[Task directions] In the data that follows, count each line holding the string "from"; answer with the number only.

____________________

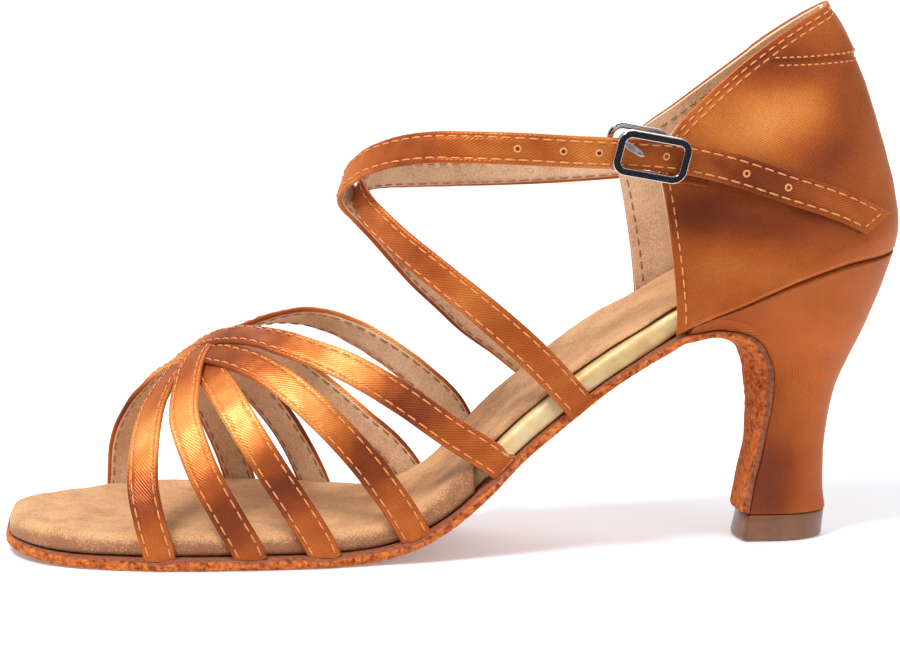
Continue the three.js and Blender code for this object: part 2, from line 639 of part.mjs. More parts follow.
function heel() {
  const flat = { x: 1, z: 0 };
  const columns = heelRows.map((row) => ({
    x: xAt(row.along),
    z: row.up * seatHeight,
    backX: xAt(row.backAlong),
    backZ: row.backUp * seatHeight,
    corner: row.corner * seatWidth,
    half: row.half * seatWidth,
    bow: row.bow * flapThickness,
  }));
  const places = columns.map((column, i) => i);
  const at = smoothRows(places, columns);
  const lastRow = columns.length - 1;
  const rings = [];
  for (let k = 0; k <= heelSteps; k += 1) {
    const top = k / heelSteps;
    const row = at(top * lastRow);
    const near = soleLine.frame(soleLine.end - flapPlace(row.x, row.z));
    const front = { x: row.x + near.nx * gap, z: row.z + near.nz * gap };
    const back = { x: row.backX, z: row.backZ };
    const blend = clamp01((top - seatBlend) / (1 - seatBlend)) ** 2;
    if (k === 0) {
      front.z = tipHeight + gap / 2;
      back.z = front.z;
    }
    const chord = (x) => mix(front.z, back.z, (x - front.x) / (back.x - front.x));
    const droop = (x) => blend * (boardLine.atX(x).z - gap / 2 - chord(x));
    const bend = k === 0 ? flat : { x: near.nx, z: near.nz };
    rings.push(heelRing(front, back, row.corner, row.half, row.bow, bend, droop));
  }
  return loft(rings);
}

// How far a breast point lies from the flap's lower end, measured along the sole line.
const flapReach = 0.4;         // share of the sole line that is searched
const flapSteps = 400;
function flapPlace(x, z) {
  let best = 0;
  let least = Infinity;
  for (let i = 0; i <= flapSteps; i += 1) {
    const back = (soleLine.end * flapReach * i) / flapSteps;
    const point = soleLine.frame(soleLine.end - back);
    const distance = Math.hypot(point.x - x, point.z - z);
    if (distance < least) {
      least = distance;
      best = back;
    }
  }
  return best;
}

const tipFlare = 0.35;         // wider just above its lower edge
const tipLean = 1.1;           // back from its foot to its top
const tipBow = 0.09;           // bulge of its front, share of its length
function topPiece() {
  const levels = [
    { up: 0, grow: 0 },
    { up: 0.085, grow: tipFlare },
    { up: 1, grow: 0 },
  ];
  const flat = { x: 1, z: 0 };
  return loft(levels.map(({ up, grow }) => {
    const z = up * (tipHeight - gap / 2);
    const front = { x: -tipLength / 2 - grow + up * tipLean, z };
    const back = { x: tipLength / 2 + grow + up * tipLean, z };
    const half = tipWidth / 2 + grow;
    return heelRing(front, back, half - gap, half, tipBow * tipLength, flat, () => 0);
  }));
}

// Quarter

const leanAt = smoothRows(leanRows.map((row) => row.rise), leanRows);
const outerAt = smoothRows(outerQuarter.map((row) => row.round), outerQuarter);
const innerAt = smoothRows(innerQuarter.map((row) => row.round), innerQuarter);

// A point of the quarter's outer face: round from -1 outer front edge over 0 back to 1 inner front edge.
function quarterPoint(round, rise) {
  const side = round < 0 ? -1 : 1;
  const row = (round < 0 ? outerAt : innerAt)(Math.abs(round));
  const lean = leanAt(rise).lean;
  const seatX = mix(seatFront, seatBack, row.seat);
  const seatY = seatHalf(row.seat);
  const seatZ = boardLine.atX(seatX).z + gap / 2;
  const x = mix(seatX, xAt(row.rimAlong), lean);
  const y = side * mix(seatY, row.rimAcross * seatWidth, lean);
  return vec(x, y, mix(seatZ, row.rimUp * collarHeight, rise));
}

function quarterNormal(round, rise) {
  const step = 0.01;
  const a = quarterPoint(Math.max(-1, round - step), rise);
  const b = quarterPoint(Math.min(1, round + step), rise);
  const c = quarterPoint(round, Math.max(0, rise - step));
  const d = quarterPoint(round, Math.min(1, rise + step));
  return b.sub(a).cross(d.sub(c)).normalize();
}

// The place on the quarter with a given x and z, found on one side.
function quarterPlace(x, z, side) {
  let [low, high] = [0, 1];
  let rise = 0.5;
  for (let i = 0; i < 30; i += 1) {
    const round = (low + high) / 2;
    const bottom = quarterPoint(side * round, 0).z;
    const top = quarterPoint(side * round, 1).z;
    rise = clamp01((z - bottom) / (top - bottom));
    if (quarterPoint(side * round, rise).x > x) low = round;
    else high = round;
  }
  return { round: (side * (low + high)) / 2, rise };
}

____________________

[Reply] 4